EXTRACTED DATA:
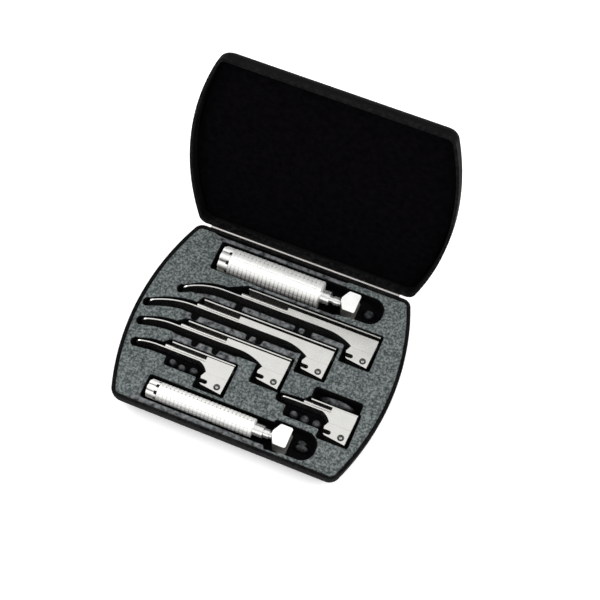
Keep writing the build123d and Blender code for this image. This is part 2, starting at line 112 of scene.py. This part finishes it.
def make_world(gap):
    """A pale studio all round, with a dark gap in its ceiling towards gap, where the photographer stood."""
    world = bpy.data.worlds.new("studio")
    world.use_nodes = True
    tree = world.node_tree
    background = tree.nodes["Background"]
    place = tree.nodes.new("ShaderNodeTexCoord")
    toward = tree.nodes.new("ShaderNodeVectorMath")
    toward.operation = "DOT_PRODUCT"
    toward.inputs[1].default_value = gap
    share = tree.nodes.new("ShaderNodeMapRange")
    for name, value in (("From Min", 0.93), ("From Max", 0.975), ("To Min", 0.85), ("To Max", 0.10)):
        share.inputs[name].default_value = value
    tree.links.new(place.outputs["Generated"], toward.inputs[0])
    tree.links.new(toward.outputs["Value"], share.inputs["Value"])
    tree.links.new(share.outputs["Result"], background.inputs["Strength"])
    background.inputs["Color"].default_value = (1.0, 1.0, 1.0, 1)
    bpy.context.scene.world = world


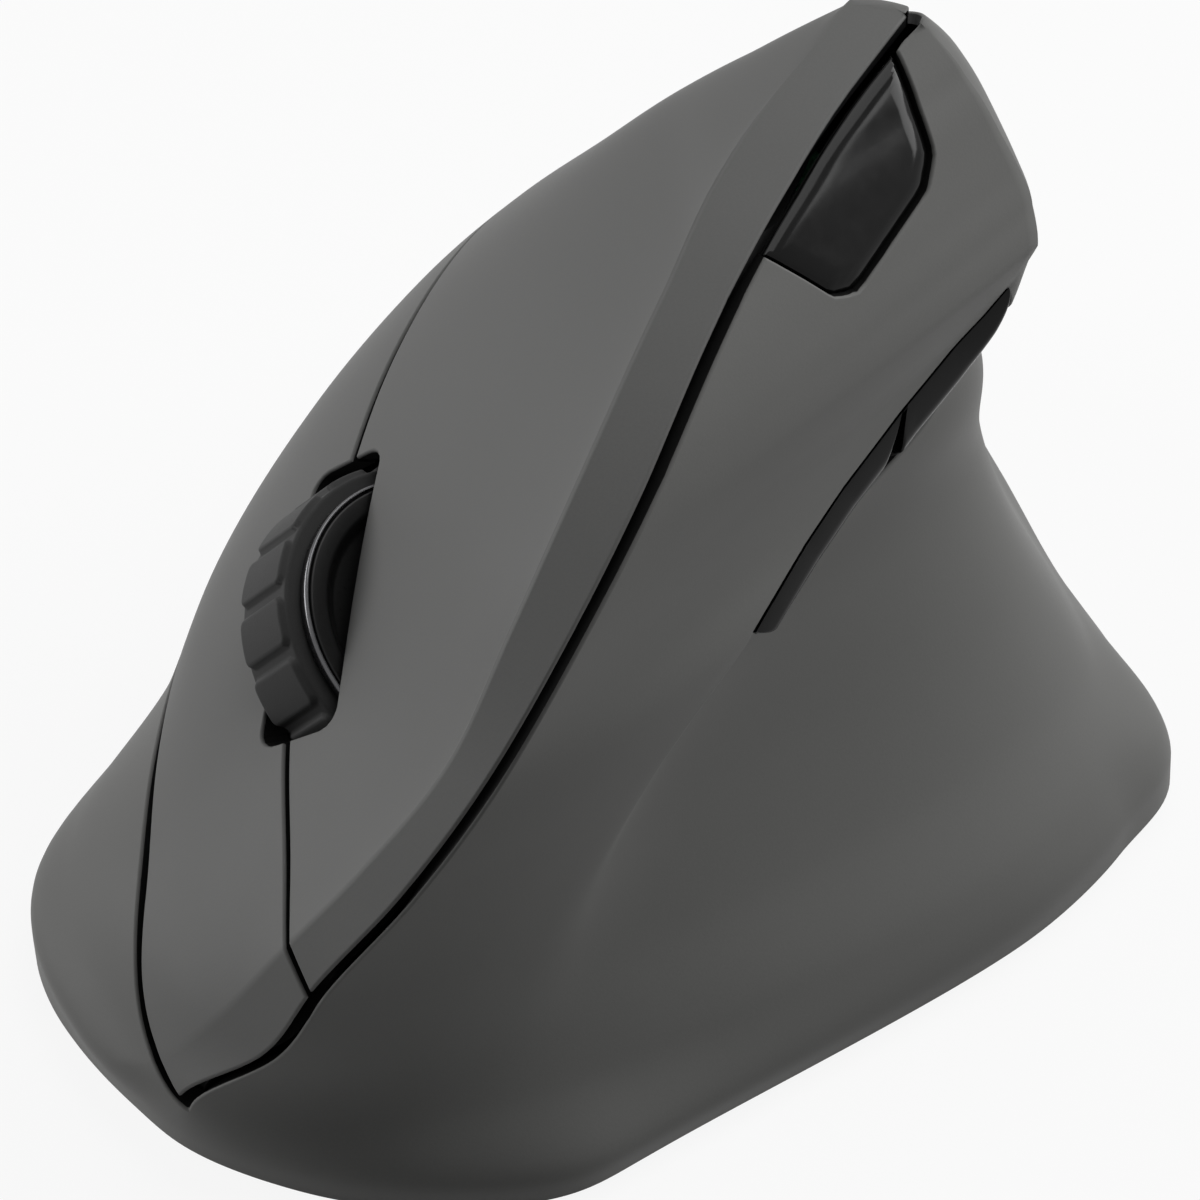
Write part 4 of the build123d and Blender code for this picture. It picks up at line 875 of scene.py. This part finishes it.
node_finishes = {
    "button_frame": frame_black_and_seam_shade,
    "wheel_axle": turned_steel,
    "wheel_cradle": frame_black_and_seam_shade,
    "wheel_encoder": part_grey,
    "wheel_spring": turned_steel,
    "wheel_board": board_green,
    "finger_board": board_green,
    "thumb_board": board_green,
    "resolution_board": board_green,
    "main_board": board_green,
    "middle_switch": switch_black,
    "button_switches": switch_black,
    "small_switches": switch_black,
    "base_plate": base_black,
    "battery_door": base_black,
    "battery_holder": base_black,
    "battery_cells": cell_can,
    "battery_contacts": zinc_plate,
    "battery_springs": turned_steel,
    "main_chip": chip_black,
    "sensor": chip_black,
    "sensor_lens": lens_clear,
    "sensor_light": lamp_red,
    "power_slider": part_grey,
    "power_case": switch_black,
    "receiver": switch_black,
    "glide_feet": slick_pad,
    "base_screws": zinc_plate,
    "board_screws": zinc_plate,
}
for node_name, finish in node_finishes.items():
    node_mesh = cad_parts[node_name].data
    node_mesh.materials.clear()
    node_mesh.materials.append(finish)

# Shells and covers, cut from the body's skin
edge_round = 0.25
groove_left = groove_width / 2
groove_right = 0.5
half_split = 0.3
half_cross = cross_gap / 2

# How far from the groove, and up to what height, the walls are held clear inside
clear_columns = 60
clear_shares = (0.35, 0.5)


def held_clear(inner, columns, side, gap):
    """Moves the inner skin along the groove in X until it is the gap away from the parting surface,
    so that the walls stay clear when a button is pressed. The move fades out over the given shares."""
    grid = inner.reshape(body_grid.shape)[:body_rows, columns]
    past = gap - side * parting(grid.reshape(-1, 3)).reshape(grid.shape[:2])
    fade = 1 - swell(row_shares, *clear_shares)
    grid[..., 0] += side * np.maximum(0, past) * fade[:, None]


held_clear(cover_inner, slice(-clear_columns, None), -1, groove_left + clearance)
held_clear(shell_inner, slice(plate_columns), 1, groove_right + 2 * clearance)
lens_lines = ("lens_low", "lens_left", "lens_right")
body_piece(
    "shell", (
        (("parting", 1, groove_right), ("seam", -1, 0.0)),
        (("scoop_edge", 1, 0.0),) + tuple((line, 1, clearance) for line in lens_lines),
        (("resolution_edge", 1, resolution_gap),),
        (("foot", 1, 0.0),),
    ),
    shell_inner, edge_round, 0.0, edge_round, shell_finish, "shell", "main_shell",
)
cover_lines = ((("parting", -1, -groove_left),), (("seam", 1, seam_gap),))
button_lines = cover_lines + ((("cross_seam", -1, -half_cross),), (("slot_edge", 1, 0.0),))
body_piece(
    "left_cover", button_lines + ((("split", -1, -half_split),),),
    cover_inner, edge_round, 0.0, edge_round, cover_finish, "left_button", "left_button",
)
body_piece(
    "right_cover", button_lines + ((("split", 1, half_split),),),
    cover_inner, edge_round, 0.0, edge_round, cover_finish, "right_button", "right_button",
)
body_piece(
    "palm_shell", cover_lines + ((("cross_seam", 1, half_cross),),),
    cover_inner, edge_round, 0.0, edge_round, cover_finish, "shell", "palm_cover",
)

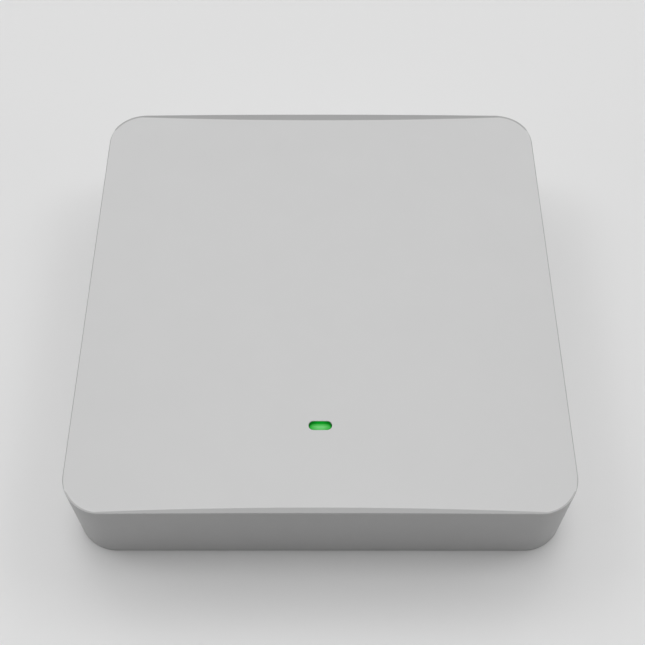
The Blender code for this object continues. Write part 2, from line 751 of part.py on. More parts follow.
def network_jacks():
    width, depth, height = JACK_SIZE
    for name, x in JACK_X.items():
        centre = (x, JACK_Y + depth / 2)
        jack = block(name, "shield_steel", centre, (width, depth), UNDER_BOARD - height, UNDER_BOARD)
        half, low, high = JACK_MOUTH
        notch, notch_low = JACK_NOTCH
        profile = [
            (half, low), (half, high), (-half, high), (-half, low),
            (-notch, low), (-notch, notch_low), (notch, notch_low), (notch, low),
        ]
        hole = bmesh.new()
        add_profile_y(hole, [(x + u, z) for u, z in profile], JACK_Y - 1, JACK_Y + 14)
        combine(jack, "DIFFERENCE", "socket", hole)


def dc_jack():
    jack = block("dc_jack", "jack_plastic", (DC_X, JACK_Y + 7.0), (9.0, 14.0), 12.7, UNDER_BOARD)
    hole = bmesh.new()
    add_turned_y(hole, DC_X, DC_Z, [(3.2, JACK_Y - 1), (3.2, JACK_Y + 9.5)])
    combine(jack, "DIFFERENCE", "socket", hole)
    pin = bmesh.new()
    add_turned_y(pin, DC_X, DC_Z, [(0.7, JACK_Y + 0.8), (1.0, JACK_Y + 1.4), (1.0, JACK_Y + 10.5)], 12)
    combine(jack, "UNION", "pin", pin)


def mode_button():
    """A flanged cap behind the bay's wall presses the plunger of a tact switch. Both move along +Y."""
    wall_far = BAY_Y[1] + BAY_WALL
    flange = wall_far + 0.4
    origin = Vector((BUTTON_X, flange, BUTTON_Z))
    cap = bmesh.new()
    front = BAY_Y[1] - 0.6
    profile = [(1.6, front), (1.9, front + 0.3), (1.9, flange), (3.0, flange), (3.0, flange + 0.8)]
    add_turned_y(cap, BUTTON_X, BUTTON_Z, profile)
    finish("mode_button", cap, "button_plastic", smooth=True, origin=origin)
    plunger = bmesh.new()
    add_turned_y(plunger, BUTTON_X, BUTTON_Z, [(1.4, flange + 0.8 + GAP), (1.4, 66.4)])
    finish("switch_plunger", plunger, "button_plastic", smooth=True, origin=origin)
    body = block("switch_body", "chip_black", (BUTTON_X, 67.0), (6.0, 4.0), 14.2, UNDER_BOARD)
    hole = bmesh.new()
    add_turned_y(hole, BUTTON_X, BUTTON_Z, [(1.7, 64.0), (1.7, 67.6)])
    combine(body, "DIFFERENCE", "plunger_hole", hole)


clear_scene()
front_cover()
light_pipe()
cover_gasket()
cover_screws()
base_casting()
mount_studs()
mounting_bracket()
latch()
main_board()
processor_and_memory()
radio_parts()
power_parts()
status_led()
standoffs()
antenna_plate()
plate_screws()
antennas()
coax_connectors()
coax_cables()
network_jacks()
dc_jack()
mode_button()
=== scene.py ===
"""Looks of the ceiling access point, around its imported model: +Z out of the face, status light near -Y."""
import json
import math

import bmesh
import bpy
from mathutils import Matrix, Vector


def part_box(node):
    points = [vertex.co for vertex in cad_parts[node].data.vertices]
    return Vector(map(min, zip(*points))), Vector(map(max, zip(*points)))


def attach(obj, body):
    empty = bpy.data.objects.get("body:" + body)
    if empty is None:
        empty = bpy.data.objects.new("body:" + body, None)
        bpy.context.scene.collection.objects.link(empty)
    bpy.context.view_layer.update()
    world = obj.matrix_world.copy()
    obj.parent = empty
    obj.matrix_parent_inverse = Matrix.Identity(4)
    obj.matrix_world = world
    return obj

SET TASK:
Your task is to transcribe only the lines from the line containing "clear_scene()" through the line containing "obj.matrix_world = world", word for word.

THE RESULT:
clear_scene()
front_cover()
light_pipe()
cover_gasket()
cover_screws()
base_casting()
mount_studs()
mounting_bracket()
latch()
main_board()
processor_and_memory()
radio_parts()
power_parts()
status_led()
standoffs()
antenna_plate()
plate_screws()
antennas()
coax_connectors()
coax_cables()
network_jacks()
dc_jack()
mode_button()
=== scene.py ===
"""Looks of the ceiling access point, around its imported model: +Z out of the face, status light near -Y."""
import json
import math

import bmesh
import bpy
from mathutils import Matrix, Vector


def part_box(node):
    points = [vertex.co for vertex in cad_parts[node].data.vertices]
    return Vector(map(min, zip(*points))), Vector(map(max, zip(*points)))


def attach(obj, body):
    empty = bpy.data.objects.get("body:" + body)
    if empty is None:
        empty = bpy.data.objects.new("body:" + body, None)
        bpy.context.scene.collection.objects.link(empty)
    bpy.context.view_layer.update()
    world = obj.matrix_world.copy()
    obj.parent = empty
    obj.matrix_parent_inverse = Matrix.Identity(4)
    obj.matrix_world = world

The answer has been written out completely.